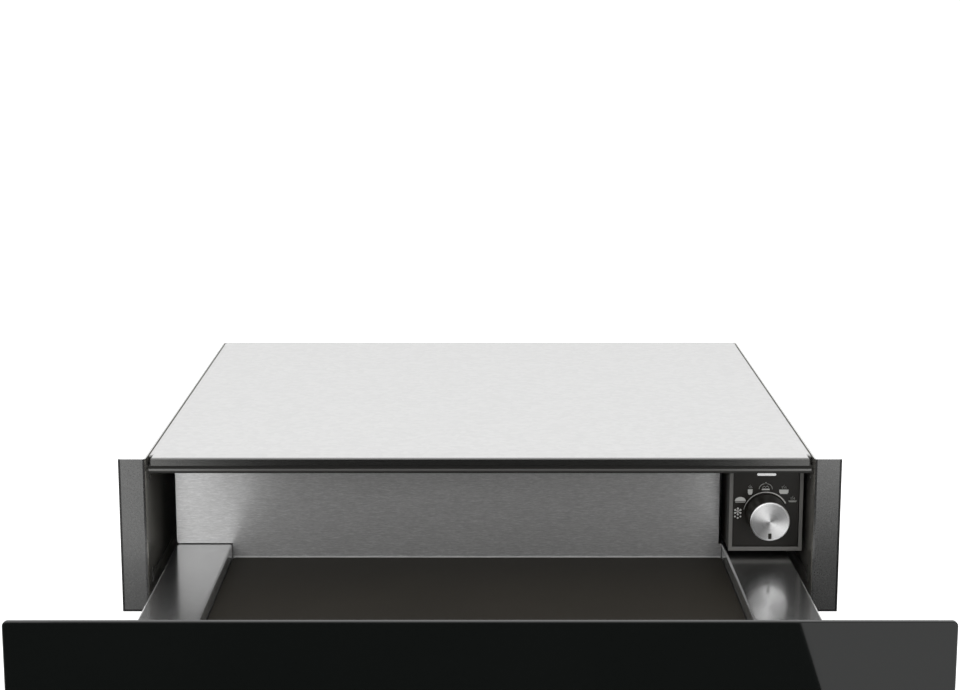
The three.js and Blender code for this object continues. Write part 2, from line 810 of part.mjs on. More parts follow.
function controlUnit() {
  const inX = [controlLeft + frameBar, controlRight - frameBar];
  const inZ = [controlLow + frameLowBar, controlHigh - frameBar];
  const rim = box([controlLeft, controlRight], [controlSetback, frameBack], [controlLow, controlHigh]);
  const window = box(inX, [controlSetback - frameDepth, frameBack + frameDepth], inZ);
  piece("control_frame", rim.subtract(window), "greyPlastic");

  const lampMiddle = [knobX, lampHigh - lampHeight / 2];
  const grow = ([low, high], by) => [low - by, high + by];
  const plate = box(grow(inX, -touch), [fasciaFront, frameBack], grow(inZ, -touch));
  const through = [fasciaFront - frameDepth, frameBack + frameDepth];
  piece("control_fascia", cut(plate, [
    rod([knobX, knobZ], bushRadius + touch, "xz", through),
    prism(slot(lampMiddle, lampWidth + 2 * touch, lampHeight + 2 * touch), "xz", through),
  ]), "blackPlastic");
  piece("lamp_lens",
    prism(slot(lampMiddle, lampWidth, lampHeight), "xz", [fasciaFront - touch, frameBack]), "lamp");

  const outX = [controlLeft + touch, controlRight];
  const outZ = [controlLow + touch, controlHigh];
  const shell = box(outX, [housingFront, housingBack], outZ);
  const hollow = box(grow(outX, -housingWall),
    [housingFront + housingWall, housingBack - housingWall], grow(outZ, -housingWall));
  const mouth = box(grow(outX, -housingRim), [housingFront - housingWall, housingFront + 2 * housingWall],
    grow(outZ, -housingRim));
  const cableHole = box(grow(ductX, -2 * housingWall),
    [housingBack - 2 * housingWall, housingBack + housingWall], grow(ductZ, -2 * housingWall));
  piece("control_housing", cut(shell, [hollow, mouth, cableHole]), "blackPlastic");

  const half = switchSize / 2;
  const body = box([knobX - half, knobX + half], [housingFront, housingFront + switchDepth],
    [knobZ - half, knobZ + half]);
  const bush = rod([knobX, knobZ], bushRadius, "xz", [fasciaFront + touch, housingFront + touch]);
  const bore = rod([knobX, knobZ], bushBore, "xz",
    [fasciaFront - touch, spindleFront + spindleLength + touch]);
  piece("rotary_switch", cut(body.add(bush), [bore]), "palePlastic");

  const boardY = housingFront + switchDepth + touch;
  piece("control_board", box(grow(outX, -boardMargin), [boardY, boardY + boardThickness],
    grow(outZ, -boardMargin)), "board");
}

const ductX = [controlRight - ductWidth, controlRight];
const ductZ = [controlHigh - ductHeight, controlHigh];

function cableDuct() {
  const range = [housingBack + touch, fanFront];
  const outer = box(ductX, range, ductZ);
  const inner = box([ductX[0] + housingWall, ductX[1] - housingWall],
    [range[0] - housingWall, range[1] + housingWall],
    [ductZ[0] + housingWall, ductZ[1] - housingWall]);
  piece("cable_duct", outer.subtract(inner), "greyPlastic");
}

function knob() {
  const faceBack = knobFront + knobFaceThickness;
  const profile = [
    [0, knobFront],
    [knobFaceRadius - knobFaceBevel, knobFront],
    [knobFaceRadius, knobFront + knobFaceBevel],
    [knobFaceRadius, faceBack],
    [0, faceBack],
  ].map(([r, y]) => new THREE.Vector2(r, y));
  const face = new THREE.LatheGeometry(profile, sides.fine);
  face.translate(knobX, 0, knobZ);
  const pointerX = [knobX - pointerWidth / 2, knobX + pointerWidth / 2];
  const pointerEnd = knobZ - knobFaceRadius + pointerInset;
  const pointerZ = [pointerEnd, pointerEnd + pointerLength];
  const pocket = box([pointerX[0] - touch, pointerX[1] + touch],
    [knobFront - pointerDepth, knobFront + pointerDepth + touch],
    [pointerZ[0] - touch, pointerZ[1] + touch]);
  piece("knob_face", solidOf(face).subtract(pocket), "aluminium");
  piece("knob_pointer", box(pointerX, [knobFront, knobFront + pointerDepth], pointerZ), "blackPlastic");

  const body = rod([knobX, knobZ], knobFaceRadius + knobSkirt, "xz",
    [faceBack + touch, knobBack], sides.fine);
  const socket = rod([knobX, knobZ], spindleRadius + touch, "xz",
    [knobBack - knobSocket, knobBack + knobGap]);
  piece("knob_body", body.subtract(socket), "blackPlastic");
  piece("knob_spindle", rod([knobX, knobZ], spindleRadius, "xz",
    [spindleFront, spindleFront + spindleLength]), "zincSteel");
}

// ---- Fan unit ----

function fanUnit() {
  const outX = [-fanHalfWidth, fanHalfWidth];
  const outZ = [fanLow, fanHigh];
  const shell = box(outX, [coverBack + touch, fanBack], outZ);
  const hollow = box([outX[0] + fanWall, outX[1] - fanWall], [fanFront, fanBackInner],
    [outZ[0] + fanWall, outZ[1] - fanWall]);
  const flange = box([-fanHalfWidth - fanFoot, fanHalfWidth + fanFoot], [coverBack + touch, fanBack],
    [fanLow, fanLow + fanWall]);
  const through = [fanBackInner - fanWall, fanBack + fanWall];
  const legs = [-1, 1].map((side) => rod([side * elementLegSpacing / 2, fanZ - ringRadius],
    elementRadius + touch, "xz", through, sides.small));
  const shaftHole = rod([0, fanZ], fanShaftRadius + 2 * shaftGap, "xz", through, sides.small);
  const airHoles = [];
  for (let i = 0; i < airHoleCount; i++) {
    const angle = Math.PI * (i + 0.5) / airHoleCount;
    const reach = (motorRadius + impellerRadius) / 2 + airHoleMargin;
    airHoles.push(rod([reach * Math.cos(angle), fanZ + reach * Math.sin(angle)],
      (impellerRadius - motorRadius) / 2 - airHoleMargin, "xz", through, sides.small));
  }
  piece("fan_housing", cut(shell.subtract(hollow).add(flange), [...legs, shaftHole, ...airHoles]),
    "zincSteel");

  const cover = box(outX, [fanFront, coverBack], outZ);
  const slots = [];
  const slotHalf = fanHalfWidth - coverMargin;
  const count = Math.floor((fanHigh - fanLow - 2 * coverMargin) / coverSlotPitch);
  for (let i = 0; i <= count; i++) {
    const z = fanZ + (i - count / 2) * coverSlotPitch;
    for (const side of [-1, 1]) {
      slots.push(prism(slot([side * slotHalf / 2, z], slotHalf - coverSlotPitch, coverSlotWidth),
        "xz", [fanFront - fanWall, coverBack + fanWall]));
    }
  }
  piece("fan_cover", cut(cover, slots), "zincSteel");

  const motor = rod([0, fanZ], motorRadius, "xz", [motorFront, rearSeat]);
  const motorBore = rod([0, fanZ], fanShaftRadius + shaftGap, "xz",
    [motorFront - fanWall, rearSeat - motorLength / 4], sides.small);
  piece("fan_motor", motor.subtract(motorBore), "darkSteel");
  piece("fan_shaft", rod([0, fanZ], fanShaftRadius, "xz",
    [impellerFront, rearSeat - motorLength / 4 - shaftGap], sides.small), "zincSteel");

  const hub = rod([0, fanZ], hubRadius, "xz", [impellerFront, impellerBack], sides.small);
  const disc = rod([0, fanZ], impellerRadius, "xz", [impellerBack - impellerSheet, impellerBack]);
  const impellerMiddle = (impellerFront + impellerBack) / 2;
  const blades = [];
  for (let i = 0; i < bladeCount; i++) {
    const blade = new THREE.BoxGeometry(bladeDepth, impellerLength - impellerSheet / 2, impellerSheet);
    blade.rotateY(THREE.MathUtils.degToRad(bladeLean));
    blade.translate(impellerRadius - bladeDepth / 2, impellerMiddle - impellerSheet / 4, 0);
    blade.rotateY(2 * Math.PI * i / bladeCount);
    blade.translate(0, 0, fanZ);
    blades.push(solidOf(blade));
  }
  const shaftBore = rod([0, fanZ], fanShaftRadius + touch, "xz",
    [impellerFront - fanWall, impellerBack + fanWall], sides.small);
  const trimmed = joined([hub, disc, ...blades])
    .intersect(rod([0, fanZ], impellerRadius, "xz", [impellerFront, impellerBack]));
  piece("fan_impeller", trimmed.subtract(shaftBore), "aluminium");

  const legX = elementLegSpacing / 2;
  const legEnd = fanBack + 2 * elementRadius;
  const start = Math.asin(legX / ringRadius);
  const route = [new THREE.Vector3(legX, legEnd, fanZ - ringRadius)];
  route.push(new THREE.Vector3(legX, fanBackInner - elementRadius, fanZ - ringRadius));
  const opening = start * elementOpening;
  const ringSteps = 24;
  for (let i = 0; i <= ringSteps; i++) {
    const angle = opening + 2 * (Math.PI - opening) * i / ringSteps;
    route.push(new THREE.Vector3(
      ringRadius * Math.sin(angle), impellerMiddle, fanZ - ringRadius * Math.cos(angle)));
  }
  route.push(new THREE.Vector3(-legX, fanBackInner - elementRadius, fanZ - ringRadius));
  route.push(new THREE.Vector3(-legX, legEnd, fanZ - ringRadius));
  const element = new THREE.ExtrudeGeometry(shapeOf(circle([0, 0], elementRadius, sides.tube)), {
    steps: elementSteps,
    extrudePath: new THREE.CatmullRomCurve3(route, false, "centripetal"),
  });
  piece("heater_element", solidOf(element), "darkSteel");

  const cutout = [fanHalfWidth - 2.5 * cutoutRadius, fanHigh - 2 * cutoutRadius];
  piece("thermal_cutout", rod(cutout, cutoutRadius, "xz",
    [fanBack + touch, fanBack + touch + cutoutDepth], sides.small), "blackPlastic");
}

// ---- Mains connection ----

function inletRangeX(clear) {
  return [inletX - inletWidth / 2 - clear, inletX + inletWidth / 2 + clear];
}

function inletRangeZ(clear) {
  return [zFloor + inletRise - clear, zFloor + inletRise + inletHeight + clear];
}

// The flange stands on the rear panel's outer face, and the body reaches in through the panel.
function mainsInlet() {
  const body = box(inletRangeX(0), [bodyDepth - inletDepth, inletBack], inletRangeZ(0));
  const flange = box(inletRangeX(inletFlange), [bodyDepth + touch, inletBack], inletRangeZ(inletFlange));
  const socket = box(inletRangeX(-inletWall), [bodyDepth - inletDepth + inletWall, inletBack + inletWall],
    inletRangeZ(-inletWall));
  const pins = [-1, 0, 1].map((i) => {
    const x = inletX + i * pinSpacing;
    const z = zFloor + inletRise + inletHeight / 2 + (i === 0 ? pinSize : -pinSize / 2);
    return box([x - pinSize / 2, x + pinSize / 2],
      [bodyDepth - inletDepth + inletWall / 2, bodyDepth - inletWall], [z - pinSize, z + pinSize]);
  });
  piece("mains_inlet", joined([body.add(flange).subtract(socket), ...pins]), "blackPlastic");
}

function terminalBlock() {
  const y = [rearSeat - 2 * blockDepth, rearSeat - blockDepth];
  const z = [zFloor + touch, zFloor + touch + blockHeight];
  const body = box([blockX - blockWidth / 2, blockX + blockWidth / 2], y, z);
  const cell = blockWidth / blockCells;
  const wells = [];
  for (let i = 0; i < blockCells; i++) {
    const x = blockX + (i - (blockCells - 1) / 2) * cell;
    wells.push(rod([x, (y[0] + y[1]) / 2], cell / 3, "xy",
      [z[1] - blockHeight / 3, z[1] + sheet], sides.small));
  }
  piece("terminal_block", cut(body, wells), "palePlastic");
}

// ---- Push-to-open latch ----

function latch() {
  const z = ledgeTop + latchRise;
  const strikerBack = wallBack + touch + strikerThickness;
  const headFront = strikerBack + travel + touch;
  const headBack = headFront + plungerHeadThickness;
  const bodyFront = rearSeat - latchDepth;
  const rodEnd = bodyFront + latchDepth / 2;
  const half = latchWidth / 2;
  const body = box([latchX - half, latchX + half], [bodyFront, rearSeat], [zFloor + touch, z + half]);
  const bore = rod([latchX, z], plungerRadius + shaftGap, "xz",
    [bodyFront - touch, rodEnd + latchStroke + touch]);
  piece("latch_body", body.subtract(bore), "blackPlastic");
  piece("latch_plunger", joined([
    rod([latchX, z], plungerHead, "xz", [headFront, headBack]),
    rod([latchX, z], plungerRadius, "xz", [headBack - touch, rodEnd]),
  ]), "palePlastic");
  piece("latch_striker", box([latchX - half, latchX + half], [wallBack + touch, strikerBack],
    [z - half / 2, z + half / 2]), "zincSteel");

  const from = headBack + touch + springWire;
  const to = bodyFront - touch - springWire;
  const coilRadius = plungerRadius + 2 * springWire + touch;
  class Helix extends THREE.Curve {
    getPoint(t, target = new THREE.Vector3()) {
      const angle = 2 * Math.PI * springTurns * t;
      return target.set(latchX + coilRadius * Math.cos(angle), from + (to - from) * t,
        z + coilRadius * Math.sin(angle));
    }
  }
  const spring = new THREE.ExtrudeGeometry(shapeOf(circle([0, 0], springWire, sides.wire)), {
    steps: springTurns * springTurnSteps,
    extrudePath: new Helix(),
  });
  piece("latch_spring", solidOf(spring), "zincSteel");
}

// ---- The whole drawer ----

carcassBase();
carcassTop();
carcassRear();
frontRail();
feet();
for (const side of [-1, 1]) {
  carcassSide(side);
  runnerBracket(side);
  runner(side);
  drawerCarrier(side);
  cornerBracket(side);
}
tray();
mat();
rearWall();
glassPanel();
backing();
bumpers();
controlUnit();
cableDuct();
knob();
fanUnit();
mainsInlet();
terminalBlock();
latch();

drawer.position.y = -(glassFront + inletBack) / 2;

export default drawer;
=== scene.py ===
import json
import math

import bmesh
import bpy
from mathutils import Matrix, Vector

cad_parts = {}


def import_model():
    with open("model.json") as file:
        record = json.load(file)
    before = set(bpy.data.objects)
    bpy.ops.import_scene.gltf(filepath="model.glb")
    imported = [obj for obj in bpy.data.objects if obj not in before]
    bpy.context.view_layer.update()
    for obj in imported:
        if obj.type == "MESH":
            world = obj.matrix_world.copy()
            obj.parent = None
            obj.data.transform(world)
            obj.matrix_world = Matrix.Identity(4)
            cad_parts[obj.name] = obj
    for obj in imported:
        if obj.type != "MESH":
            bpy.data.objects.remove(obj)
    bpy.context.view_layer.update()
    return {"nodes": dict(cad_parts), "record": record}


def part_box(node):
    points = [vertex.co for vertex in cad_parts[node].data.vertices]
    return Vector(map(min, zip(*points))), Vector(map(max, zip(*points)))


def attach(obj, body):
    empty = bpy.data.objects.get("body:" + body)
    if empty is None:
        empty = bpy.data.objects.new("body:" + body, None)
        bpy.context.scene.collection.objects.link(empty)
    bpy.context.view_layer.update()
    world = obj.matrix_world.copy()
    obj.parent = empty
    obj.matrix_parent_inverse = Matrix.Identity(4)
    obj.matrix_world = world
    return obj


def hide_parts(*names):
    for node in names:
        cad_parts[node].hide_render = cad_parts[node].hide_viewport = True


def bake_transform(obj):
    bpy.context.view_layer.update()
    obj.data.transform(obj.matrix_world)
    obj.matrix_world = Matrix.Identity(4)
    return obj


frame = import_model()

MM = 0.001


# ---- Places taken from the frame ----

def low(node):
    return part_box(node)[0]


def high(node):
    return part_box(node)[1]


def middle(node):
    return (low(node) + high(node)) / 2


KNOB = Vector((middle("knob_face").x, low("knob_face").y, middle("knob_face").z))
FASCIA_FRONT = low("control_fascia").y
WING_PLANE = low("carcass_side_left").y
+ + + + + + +
WRITTEN TASK:
Each line above that includes "objects" counts once; state the total and nothing more.

ANSWER TO THIS TASK:
6